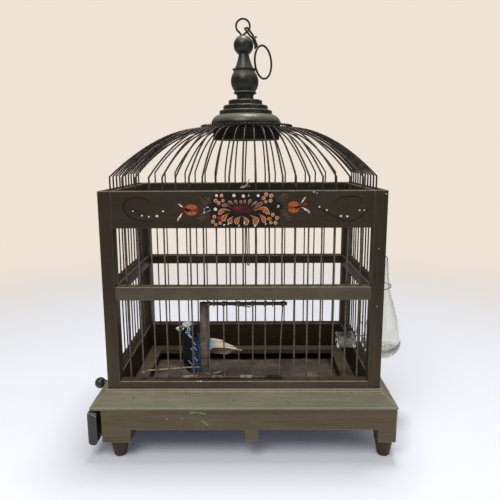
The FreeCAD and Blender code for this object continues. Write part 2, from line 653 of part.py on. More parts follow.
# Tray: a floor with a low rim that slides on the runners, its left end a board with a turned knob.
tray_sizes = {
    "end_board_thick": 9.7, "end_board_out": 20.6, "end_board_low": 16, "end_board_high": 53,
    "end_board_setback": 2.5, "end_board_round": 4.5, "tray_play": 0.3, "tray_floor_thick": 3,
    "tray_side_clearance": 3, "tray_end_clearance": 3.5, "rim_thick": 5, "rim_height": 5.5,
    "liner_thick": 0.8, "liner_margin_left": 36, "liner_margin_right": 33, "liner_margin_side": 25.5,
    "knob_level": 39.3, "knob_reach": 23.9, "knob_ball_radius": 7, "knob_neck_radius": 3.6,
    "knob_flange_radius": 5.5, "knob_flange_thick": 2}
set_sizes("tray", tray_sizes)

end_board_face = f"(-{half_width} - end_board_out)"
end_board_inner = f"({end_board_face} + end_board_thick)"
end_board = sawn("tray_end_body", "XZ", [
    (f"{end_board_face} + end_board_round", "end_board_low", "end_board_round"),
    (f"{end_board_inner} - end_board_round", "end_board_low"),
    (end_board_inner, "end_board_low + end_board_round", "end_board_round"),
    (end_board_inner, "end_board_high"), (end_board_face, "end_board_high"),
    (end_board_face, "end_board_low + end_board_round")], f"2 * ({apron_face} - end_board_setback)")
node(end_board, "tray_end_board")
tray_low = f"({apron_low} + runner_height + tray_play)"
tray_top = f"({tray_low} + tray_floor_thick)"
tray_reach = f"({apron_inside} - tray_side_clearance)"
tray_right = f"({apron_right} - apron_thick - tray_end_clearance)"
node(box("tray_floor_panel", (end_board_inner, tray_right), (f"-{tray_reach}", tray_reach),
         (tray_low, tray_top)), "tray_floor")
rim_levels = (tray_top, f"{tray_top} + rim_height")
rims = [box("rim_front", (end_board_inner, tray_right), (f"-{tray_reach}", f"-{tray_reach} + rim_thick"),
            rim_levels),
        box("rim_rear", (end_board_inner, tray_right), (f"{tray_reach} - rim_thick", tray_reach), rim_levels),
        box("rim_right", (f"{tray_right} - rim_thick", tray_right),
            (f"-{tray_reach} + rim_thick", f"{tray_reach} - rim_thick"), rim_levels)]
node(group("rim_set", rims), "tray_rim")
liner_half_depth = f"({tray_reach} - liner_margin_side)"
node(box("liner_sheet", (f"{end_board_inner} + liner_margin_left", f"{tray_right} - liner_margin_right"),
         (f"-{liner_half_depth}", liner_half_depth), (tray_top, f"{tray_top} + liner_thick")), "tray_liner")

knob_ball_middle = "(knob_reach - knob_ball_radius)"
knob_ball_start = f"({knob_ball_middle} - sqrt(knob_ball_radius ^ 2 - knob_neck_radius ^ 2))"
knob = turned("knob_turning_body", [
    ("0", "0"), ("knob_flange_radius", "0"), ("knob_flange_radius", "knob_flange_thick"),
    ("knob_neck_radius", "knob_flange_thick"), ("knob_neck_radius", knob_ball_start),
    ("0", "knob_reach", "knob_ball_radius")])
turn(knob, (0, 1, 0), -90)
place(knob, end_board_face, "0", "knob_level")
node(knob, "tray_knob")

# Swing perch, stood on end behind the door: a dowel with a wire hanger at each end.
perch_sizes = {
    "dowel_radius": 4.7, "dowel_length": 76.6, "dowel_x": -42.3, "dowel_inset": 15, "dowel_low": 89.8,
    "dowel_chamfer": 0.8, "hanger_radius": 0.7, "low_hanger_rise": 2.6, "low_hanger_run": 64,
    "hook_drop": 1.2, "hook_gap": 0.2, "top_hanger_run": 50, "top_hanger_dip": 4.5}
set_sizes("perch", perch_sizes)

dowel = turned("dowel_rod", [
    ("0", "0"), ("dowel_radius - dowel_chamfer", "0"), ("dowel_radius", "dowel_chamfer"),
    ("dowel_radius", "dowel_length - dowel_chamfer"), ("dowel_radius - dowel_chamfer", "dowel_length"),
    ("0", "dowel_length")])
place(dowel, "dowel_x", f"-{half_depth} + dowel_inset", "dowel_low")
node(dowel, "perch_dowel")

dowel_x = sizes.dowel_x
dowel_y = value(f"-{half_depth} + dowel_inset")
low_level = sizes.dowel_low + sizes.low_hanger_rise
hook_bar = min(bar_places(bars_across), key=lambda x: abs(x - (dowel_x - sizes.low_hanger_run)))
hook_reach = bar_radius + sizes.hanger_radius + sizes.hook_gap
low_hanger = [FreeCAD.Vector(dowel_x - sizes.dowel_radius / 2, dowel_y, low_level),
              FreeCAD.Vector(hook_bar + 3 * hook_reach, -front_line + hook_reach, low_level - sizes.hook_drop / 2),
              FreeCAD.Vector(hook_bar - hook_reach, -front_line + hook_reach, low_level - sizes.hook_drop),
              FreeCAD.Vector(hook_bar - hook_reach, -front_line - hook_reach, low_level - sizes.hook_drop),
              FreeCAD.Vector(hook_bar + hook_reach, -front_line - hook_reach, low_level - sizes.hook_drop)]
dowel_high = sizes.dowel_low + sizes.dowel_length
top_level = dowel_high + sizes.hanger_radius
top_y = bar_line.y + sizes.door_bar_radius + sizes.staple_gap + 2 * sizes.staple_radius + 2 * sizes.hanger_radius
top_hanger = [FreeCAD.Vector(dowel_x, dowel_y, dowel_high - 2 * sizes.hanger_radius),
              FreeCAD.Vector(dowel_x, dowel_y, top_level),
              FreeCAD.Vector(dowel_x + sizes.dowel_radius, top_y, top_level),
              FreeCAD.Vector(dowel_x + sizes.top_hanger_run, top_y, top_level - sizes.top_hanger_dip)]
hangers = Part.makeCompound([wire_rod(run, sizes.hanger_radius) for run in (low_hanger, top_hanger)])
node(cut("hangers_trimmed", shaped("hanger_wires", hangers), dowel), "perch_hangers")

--

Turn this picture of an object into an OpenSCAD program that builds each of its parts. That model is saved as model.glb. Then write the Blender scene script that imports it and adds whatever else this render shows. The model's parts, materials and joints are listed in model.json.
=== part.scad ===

### OBJECTIVE
Scan the material line by line and report each one that contains "parts".

### COMPLETE ANSWER
The FreeCAD and Blender code for this object continues. Write part 2, from line 653 of part.py on. More parts follow.
Turn this picture of an object into an OpenSCAD program that builds each of its parts. That model is saved as model.glb. Then write the Blender scene script that imports it and adds whatever else this render shows. The model's parts, materials and joints are listed in model.json.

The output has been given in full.